In a Sanskrit account of a poignant moment in Tyagaraja's life we can also see a portrayal of how Tyagaraja's intense personal experiences of Lord Sriram may have seemed dreamlike to ordinary people: The scene depicts the culmination of years of devotion, mantra and meditation. At milking time as Tyagaraja removed old flowers from his home shrine, he was struck by the overwhelming beauty of the images of Lord Sriram and Lakshmana, and he saw a blue river rising like the light of a beautiful blue moon. Lord seem to come to life as twelve year old with mesmerizing features and Tyagaraja stands transfixed as they look at him while "a ray of light filled the four directions with blue and golden beams." Realizing he is in the presence of Lord Sriram, Tyagaraja feels confused and starts to bow, and they disappear. Tyagaraja "covered with darkness" now gets up and looks around bewildered, "losing consciousness." Very sad he searches everywhere in the darkened house and runs out into neighbors' courtyards, hurrying along streets calling his name. Not finding them he keeps exerting himself, with a tearful look on his face. Returning home he hurries in, frantically hoping they're still there. Not finding them he staggers out and asks his students "Where is heroic Lord Sriram? He was just here. You must have seen Him -- answer me! Where are He?" Seeing him so beside himself with agitation the students were saddened. Others seeing him in this mentally disturbed state laughed. His distressed students, unaware of the reason for his bewilderment and anguish followed but couldn't ask him about it.
After a while, still unsuccessful, he returned home, exhausted. 22 The experience thus depicted in these memorializing stories is dreamlike in that Tyagaraja alone sees the divine hero with great splendor and strange lights, while to everyone else he seems to be talking about and reacting to imaginary phantoms. (As the Bhagavad Gita says, the yogi is awake in that which is night to all beings; that in which all beings wake is night to the self-realized sage.) The scene has pathos, and listeners react with karuna rasa, the emotional flavor of compassion.
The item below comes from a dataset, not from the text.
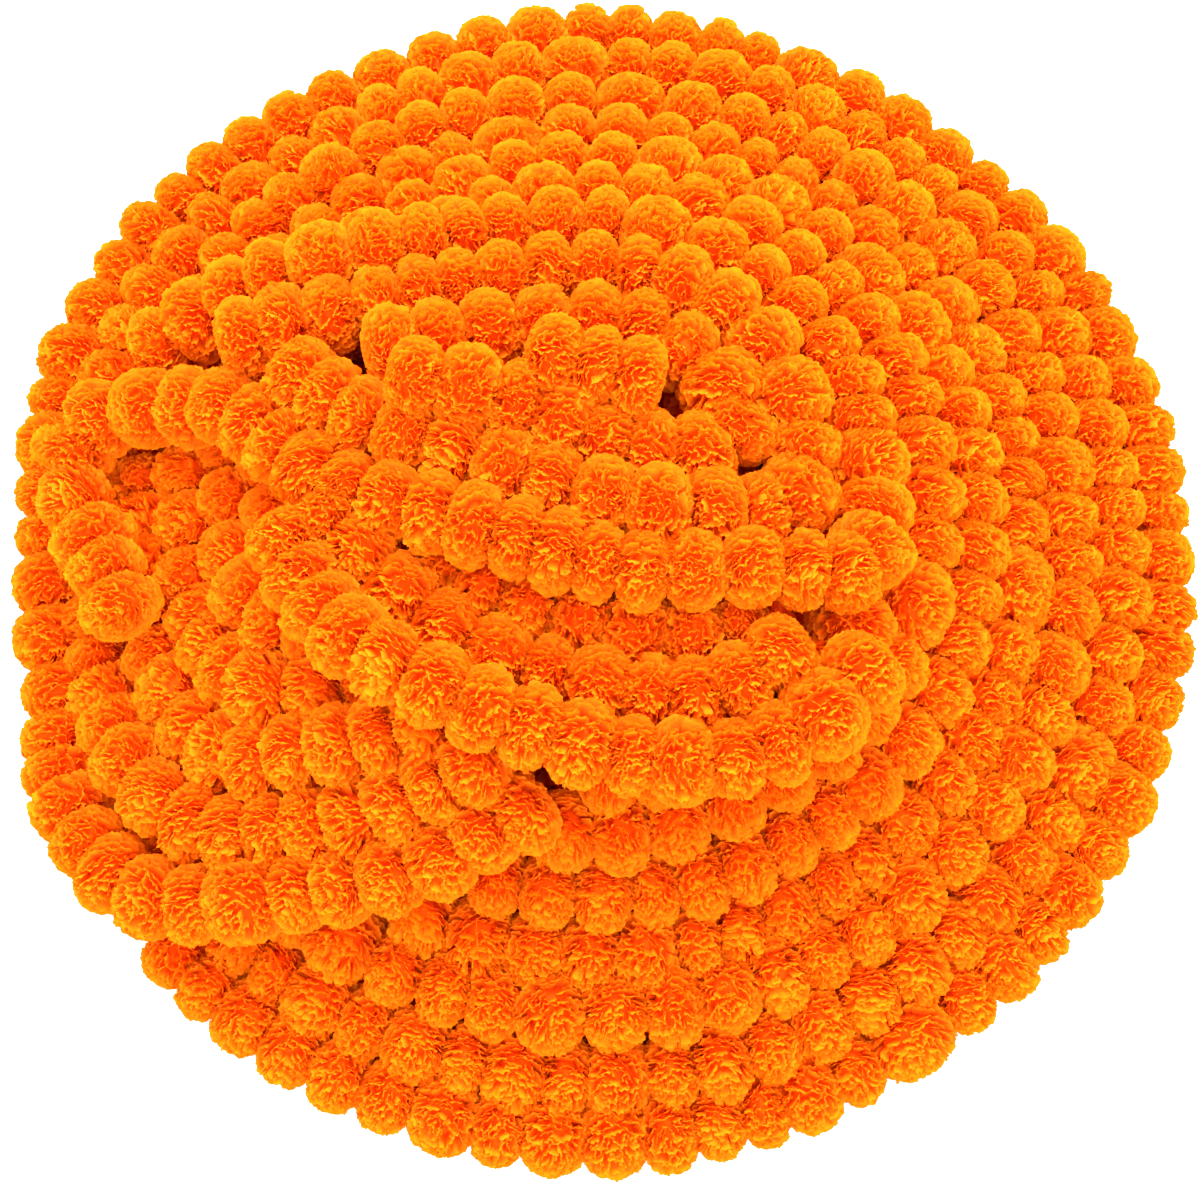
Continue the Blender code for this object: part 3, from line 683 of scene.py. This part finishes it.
# ---------------------------------------------------------------- floor, light and camera
floor_mesh = bpy.data.meshes.new("floor")
floor_corners = [
    (-FLOOR_HALF, -FLOOR_HALF, 0), (FLOOR_HALF, -FLOOR_HALF, 0),
    (FLOOR_HALF, FLOOR_HALF, 0), (-FLOOR_HALF, FLOOR_HALF, 0),
]
floor_mesh.from_pydata(floor_corners, [], [(0, 1, 2, 3)])
floor = bpy.data.objects.new("floor", floor_mesh)
bpy.context.scene.collection.objects.link(floor)
floor_material = bpy.data.materials.new("pale_floor")
floor_material.use_nodes = True
floor_shader = floor_material.node_tree.nodes["Principled BSDF"]
floor_shader.inputs["Base Color"].default_value = (0.86, 0.86, 0.86, 1.0)
floor_shader.inputs["Roughness"].default_value = 0.9
floor_mesh.materials.append(floor_material)

studio = bpy.context.scene.world or bpy.data.worlds.new("studio")
bpy.context.scene.world = studio
studio.use_nodes = True
studio.node_tree.nodes["Background"].inputs["Color"].default_value = (1.0, 1.0, 1.0, 1.0)
studio.node_tree.nodes["Background"].inputs["Strength"].default_value = 4.2


def soft_light(name, place, size, power):
    """A square soft light that points at the heap."""
    light = bpy.data.lights.new(name, "AREA")
    light.size = size
    light.energy = power
    lamp = bpy.data.objects.new(name, light)
    lamp.location = place
    lamp.rotation_euler = (Vector(LIGHT_TARGET) - Vector(place)).to_track_quat("-Z", "Y").to_euler()
    bpy.context.scene.collection.objects.link(lamp)


soft_light("key_above_behind", (-0.3, 1.3, 2.6), 1.6, 170.0)
soft_light("fill_front", (0.6, -2.2, 1.8), 2.0, 40.0)
bpy.context.scene.view_settings.view_transform = "Standard"

camera_data = bpy.data.cameras.new("camera")
camera_data.sensor_width = SENSOR_MM
camera_data.lens = LENS_MM
camera_data.clip_start = 0.05
camera_data.clip_end = 50.0
camera = bpy.data.objects.new("camera", camera_data)
camera.location = Vector(CAMERA_PLACE) + Vector(HEAP_SHIFT)
camera.rotation_euler = Vector(CAMERA_AIM).to_track_quat("-Z", "Y").to_euler()
bpy.context.scene.collection.objects.link(camera)
bpy.context.scene.camera = camera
Another, more mundane example of evidence that Tyagaraja was entranced, his awareness immersed in the depths of the suprapersonal unconscious, is the fact that he was known for his anger. 23 Like Beethoven he is remembered for becoming irritated or enraged when interrupted by intrusions into the process of composing. The episode of a boy walking on drying sesame seeds causing his temper to flair up is an example of this anger at the spell of enchantment being broken. The bhakta immersed in devotion's deeper aesthetic moods prefers inspiration's flow to the rude disturbance of the trivial mundane world making its demands on him. The vivid enthusiasm of the enthralled bhakta's immersion in the religious imagination, the archetypal unconscious makes an incongruous impression on others.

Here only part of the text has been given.